Augustin Carstens, Governor of Mexico’s central bank called for more attention to be paid to the quality of spending. “We can get a far bigger bang for our buck if we have a much better assessment of spending and if we direct spending in a more effective way in terms of building capabilities—and eventually have a much bigger impact on growth, distribution, and employment,” he said.
Where are the jobs?
The panel also agreed on the need to be mindful of job creation. In formulating fiscal policy, governments direct spending and taxes to achieve desired levels of domestic output and employment. According to the International Labor Organization, around 197 million people worldwide are now unemployed, many of them young people.

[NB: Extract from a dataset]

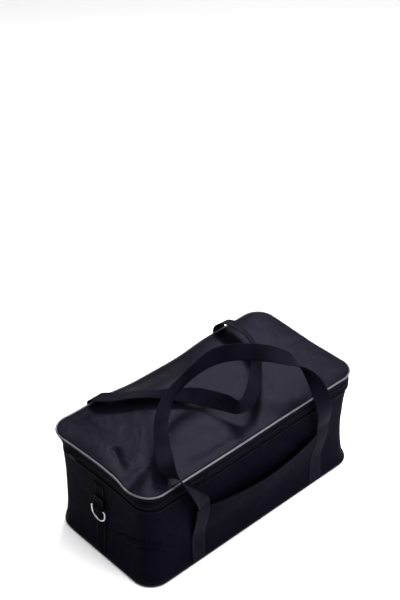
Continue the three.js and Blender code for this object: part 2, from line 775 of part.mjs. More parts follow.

“Do we have fiscal space to invest in jobs? Yes we do. We’ve got to be talking about jobs. Sit at the table and say, ‘where is the space to invest in jobs?’” said International Trade Union Confederation General Secretary Sharan Burrow.
The IMF’s latest Fiscal Monitor, a semi-annual report on the state of government deficits and debt, found fiscal accounts in almost all advanced economies continue to improve. At the same time, fiscal room for maneuver is limited, because the crisis has taken its toll on public sector deficits and debt. In many advanced economies, public debt has reached levels unprecedented during peace time, while building demographic pressures raises questions about the affordability of current health care and pension systems.
The report also noted two important milestones: First, reflecting declines in almost all countries, this year the average fiscal deficit—the imbalance between revenues and spending—will be about half of what it was in 2009 at the peak of the crisis. Second, after rising since 2007 the average debt-to-GDP ratio of advanced economies has begun to decline slightly; although, it is still considered very high at about 110 percent of GDP.